Da coluna Caixa Zero, publicada nesta quarta, na Gazeta do Povo:
Há países em que o Senado não propõe leis. É uma mera “casa revisora” da Câmara dos Deputados, da Câmara Baixa, ou como quer que se chame. Os senadores, normalmente mais experientes, têm o poder de baixar a bola dos deputados e dizer o que vale e o que não vale. Por aqui, decidiu-se que as duas Casas têm o mesmo poder. Mesmo assim, ganhamos uma Casa revisora. Chama-se Supremo Tribunal Federal.
O STF já cansou de legislar por essas bandas. Quando há um caso que ainda não foi decidido pelo Congresso, os ministros simplesmente acham que estão em posição de determinar qual é a lei do país. Vasculham a Constituição, votam em apenas 11 pessoas (que aliás não foram eleitas por voto popular) e decidem: a lei, agora, é esta.
Na semana que passou, o ministro Luiz Fux mostrou que o tribunal também assumiu a função de revisar o trabalho dos parlamentares. Veja bem: o supremo tem todo o direito de dizer que uma lei é inconstitucional. Faz parte de seu trabalho. Mas só pode derrubar a legislação quando ela claramente afronta as regras principais do país. Quando vai contra a Constituição.
Suponha que alguém queira implantar a pena de morte no país, ou a prisão perpétua. O Supremo tem a obrigação de derrubar a lei, já que a Constituição diz claramente que no Brasil isso não pode ocorrer. Se alguém sugerir separar o Sul do país, idem. Se alguém quiser forçar os presos a trabalhar, a mesma coisa. A Constituição não permite e qualquer deputado (ou candidato) que proponha isso está certamente só jogando para a torcida.
O que não pode, porém, é o juiz decidir impor simplesmente o seu ponto de vista sobre como deve ser a lei. Veja-se o caso da Ficha Limpa. O STF decide por esses dias se a lei (que barra candidatos condenados em segunda instância) é ou não inconstitucional. Luiz Fux deu seu voto. E falou que a lei é válida, mas que contém certos pontos que ele considera excessivos.

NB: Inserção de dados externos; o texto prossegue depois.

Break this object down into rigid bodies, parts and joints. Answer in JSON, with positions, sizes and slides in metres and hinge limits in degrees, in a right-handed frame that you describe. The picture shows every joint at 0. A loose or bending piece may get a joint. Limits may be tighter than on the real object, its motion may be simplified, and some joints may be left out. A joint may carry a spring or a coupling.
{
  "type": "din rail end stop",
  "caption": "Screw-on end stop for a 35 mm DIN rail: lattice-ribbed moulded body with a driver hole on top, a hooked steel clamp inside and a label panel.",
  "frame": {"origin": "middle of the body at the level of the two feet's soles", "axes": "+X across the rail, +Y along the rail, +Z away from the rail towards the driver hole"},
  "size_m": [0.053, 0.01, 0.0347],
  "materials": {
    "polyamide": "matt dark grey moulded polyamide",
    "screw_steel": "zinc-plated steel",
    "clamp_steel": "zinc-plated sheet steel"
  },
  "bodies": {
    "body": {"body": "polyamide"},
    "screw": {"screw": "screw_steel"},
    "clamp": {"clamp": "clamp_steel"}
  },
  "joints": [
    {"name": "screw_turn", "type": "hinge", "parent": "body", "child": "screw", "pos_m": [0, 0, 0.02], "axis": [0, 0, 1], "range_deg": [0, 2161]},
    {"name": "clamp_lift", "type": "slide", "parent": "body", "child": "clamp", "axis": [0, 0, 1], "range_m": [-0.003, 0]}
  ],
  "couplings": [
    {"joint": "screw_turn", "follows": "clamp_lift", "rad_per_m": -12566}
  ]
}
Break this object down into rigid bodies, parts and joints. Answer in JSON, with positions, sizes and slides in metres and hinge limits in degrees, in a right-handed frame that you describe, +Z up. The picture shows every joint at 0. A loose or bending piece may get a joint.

Por exemplo, o ministro acha que tirar os direitos políticos de um ficha suja por oito anos é muito. E que é demais punir alguém que renunciou ao cargo para não ser cassado. Diz o ministro que isso fere o princípio da proporcionalidade exigido pela Constituição. O julgamento não chegou ao fim: foi interrompido porque outro ministro pediu vista. No meio tempo, Fux viu que a coisa pegou mal e já falou em rever o voto.
Luiz Edson Fachin, professor de Direito da UFPR e sempre cotado para o Supremo, diz que a posição de Fux era questionável antes de ele falar em mudar o voto. E ficou mais questionável depois. “Essa instabilidade não fica bem num ministro da Corte Suprema”, diz o professor.
Sobre a desproporcionalidade, Fachin diz que, além da subjetividade (o ministro “acha” que é punição demais), há um outro problema. Fica parecendo que o Supremo se dobrou a interesses particulares, do momento.
No fundo, todo mundo quer mais poder do que tem. É natural que os ministros queiram ver a lei do jeitinho que eles gostam. Mas o fato é que não é papel deles fazer isso. Falando em português claro: estão metendo o nariz onde não foram chamados. A “inconstitucionalidade” que Fux viu na lei pode estar só na cabeça dele. E não na Constituição.